In those circumstances, attention during the course of argument focused upon varying the period, in accordance with paragraphs 49(8) and 107 of Schedule B1, within which that part of the prescribed matters relating to details of the student creditors should be disclosed. I was invited ultimately to extend that period until 30th April 2010. In other words, the statement of the administrators’ proposals would go out but the obligation to include within the statement the matters referred to in Rule 2.33(2)(h) and (j) of the Insolvency Rules 1986 (so far as they relate to student creditors) need not be complied with until 30th April 2010. There will be permission to apply both in relation to that date and to renew the application insofar as it relates to withholding disclosure completely at any time. As I have said, I have not ruled finally on Mr Ashworth QC’s submissions in that regard.
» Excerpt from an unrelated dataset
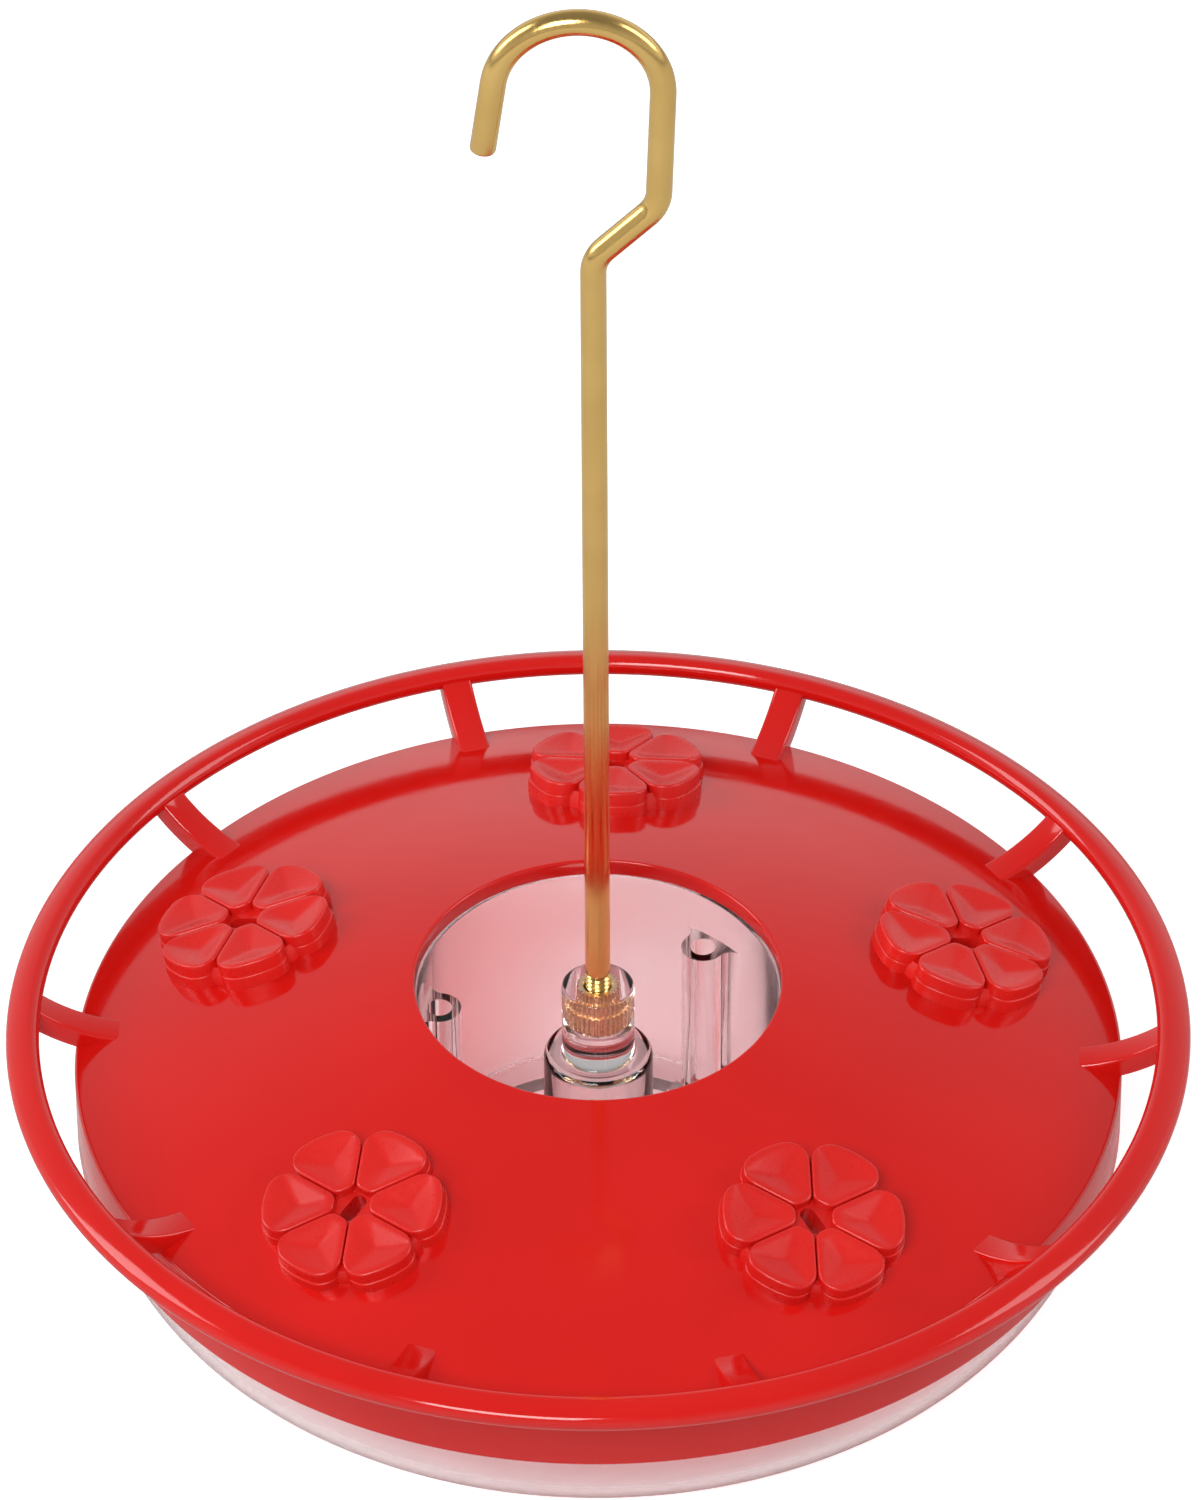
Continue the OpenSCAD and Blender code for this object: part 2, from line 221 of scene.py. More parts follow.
def noise(tree, scale, detail=2.0, stretch=(1, 1, 1)):
    """Noise on the piece's own coordinates, with a scale in waves per metre."""
    place = tree.nodes.new("ShaderNodeTexCoord")
    fit = tree.nodes.new("ShaderNodeMapping")
    fit.inputs["Scale"].default_value = stretch
    texture = tree.nodes.new("ShaderNodeTexNoise")
    texture.inputs["Scale"].default_value = scale
    texture.inputs["Detail"].default_value = detail
    tree.links.new(place.outputs["Object"], fit.inputs["Vector"])
    tree.links.new(fit.outputs["Vector"], texture.inputs["Vector"])
    return texture.outputs["Fac"]


def vary_roughness(tree, shader, source, low, high):
    """Lets a pattern move the roughness between two values."""
    spread = tree.nodes.new("ShaderNodeMapRange")
    spread.inputs["From Min"].default_value = 0.3
    spread.inputs["From Max"].default_value = 0.7
    spread.inputs["To Min"].default_value = low
    spread.inputs["To Max"].default_value = high
    tree.links.new(source, spread.inputs["Value"])
    tree.links.new(spread.outputs["Result"], shader.inputs["Roughness"])


def vary_colour(tree, shader, source, first, second):
    """Lets a pattern move the colour between two values."""
    ramp = tree.nodes.new("ShaderNodeValToRGB")
    ramp.color_ramp.elements[0].position = 0.3
    ramp.color_ramp.elements[0].color = (*first, 1)
    ramp.color_ramp.elements[1].position = 0.7
    ramp.color_ramp.elements[1].color = (*second, 1)
    tree.links.new(source, ramp.inputs["Fac"])
    tree.links.new(ramp.outputs["Color"], shader.inputs["Base Color"])


def raise_bumps(tree, shader, source, strength, distance):
    """Lets a pattern stand up from the surface, with a height in metres."""
    bump = tree.nodes.new("ShaderNodeBump")
    bump.inputs["Strength"].default_value = strength
    bump.inputs["Distance"].default_value = distance
    tree.links.new(source, bump.inputs["Height"])
    tree.links.new(bump.outputs["Normal"], shader.inputs["Normal"])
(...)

I am satisfied that the power in paragraphs 49(8) and 107 of Schedule B1 to vary the period can properly be construed as empowering the court to vary the period in relation to some only of the prescribed matters. The effect of paragraphs 49(2)(a) and 49(5) is that the administrators’ proposals must deal with “such matters as may be prescribed” within 8 weeks at most. The effect of the order I propose to make is that as regards details of the student creditors (which are included within the prescribed matters) but not as regards other prescribed matters, the period shall be extended. It is right to do so as the creditors will still be able to approve (or reject) the actual proposals, and essential confidentiality as to the customer lists will be preserved in the meantime.
The costs of the application will, as sought, be paid as an expense of the administration.